Au 19ème siècle, la région de Bloemfontein, dans les terres assez élevées, au climat chaud l’été et froid l’hiver, mais relativement sec, était recommandée aux malades des poumons originaires de l’Europe. A tort ou à raison, peu importe, l’autre alternative étant la Suisse (ou rester mourir chez soi). En 1877 (date devinée grâce à un événement extérieur) y arrive donc, dans l’espoir d’améliorer sa santé, un hollandais plutôt aisé et d’âge mûr. Après des semaines d’un voyage épuisant, il s’installe dans une vie calme, ponctuée de visites dans la communauté hollandaise ou allemande, l’anglaise restant un peu à l’écart. Versluis pense n’être là que de passage; chaleur, poussière et lumière, merveilleusement ressentis, lui pèsent un peu. Les sympathiques mais bruyants Hirsch le prennent sous leur aile, sa logeuse Mme Van der Vliet le couve trop, mais il est surtout attiré par les Scheffler, lui pasteur en interrogation, elle, infirme, aux propos directs et déconcertants.
Dans ce portrait d’une Afrique du sud de première ou seconde génération d’immigrants, les noirs demeurent en arrière plan, juste serviteurs ou ouvriers agricoles. Le rapport à leur ‘nouvelle’ patrie est variable, ceux nés en Allemagne, par exemple, continuent à célébrer l’anniversaire du Kaiser, Versluis ressent le changement dans le parler du hollandais, l’on est à une époque charnière, juste avant la guerre des Boers. Quelle langue parler dans cette communauté issue de plusieurs pays européens? Adèle Schaeffler suggère en passant « une langue qui appartienne à ce pays, comme celle des Noirs ou celle des fermiers. » Doit-on garder des liens forts avec la patrie d’origine ou devenir totalement attaché à un nouveau pays?
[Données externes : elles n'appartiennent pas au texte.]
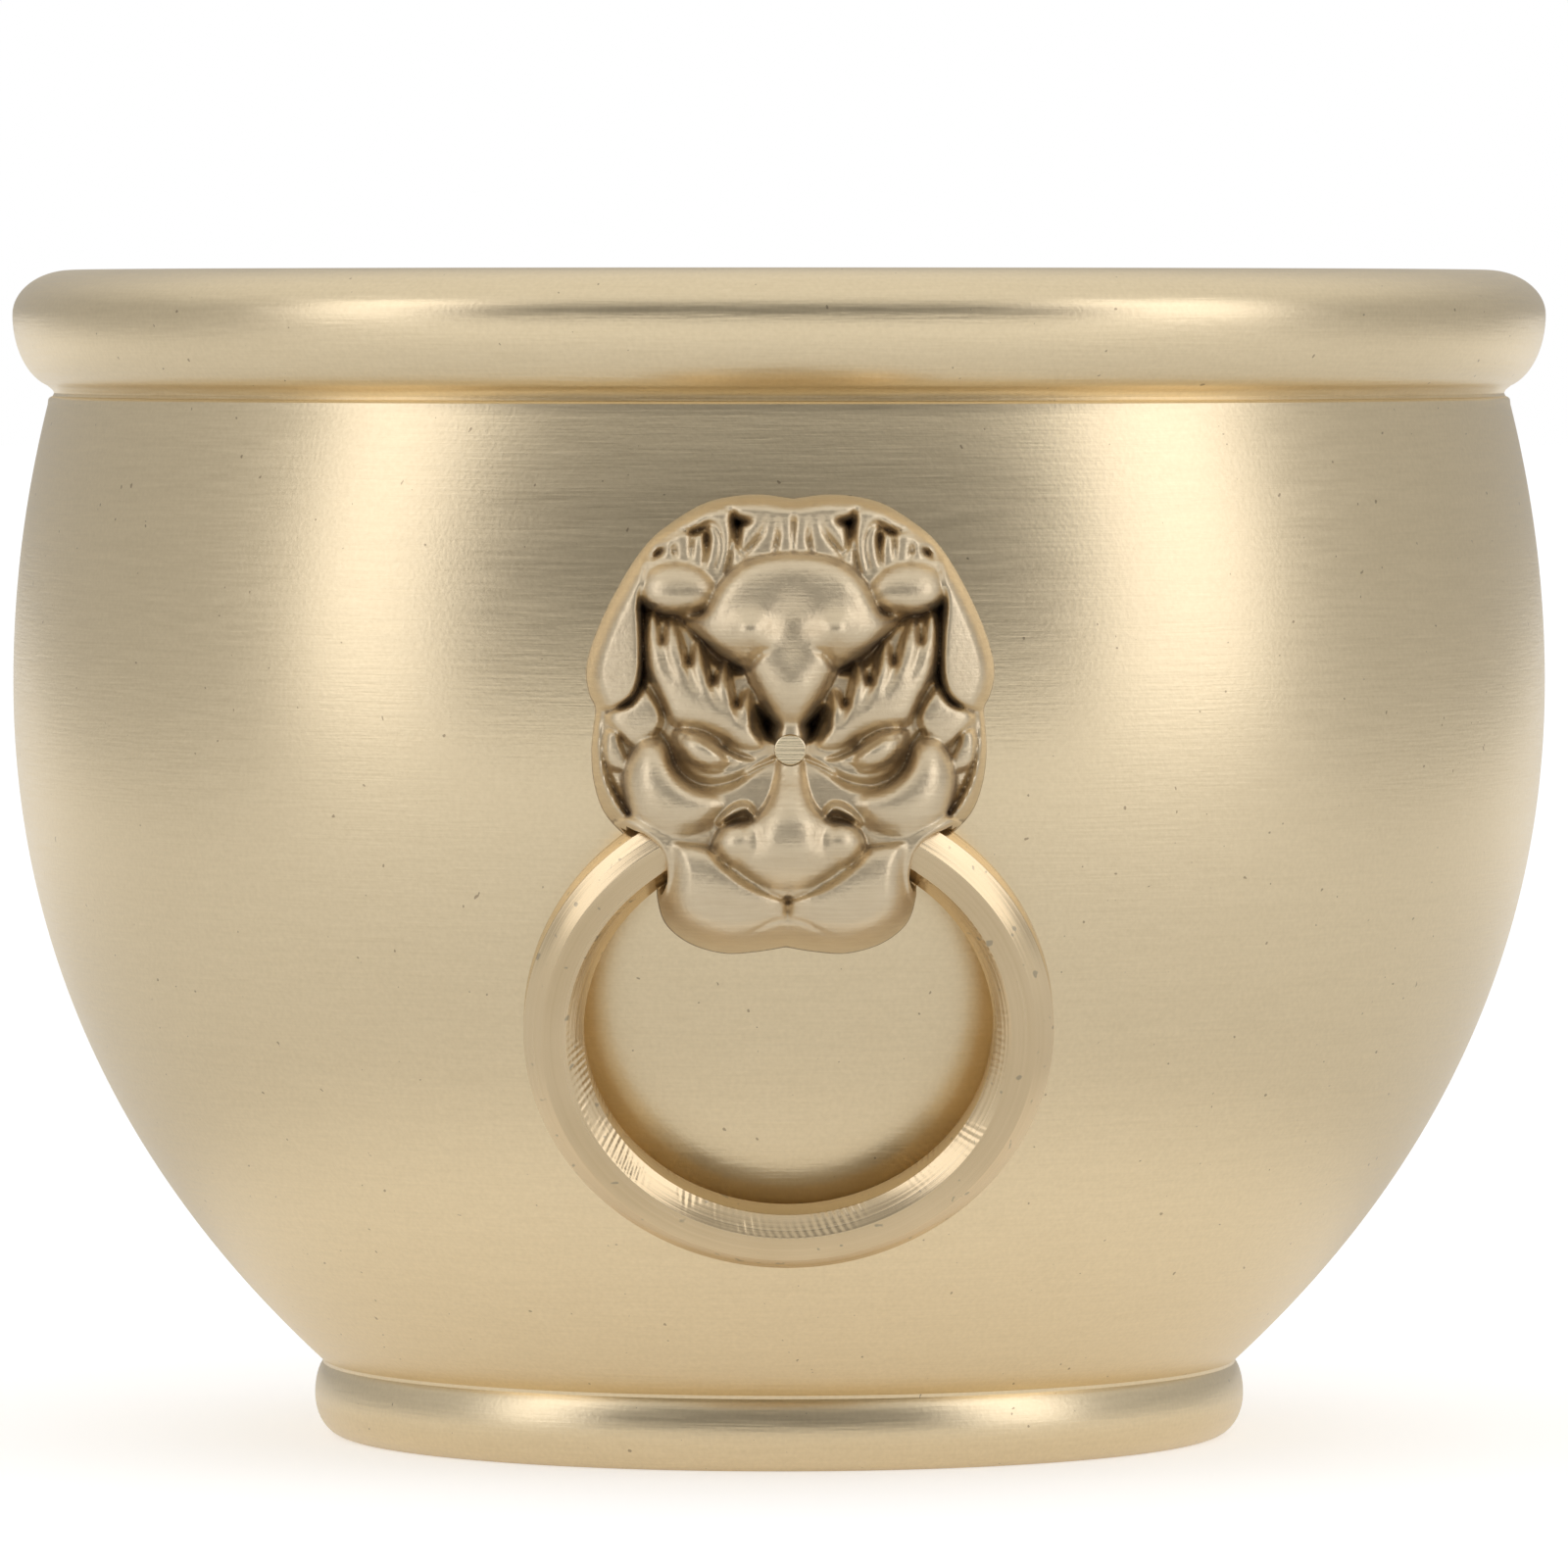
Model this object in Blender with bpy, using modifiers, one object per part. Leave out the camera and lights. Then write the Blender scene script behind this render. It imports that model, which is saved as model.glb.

La question se pose, les réponses sont différentes selon les personnages. (page 194)
L’un des plus beaux moments du roman est la soirée où père et fils Schaeffler jouent du Mozart, pas franchement parfaitement, mais Versluis expérimente que « le temps et l’espace avaient cessé d’exister; les rues désertes de la ville; l’étendue solitaire du veld à la lueur des étoiles; la maison qui attendait avec ses meubles recouverts de housses: tout cela avait disparu dans l’obscurité, au-delà du cercle de la lampe et de la musique qui les enserrait, lui et les autres, tous ensemble. »
« Une grande œuvre d’art ne garde-t-elle pas la même valeur dans tous les temps et dans tous les lieux? »
Les personnages sont connus finement juste par l’observation de leurs gestes et paroles, vus par Versluis, parfois comiques, tels les Hirsch et les Van der Vliet et leur maisonnée, souvent déconcertants pour lui, l’étranger. Comme dans les autres romans de Schoeman, l’extérieur est peu présent, pas expliqué en tout cas, le lecteur est englobé derechef dans un monde à la fois étrange et familier. Ecriture fluide, superbe, précise. Ami lecteur, si tu es encore là, tu sais déjà que ce n’est pas un roman trépidant, mais sache qu’on ne s’y ennuie pas, à condition de prendre son rythme. Il y est question finalement de l’essentiel, la vie, puis la mort.
« Nous sommes tous en train de mourir, si vous y réfléchissez bien, monsieur Versluis; mais il y a différentes cadences, vous avez sans doute assez vécu et vous connaissez sans doute la réalité du monde pour le savoir. Il y a des étapes d’abandon et d’acceptation, et on n’en atteint aucune sans lutter. Accepter l’apparition de la mort; accepter le principe selon lequel on doit mourir aussi; accepter sa propre mort alors qu’elle s’approche – chacune de ces étapes constitue une nouvelle crise, et arrive finalement le moment de mourir, alors la crise de mort est peut-être la plus facile. Mourir n’est vraiment pas difficile, ajouta-t-il pensivement en refermant sa sacoche. Mais accepter l’idée qu’on va mourir, cela implique une lutte, parfois même une lutte qui dure toute la vie. »
Je sais, j’ai bien cassé l’ambiance, mais quel merveilleux roman, à lire absolument!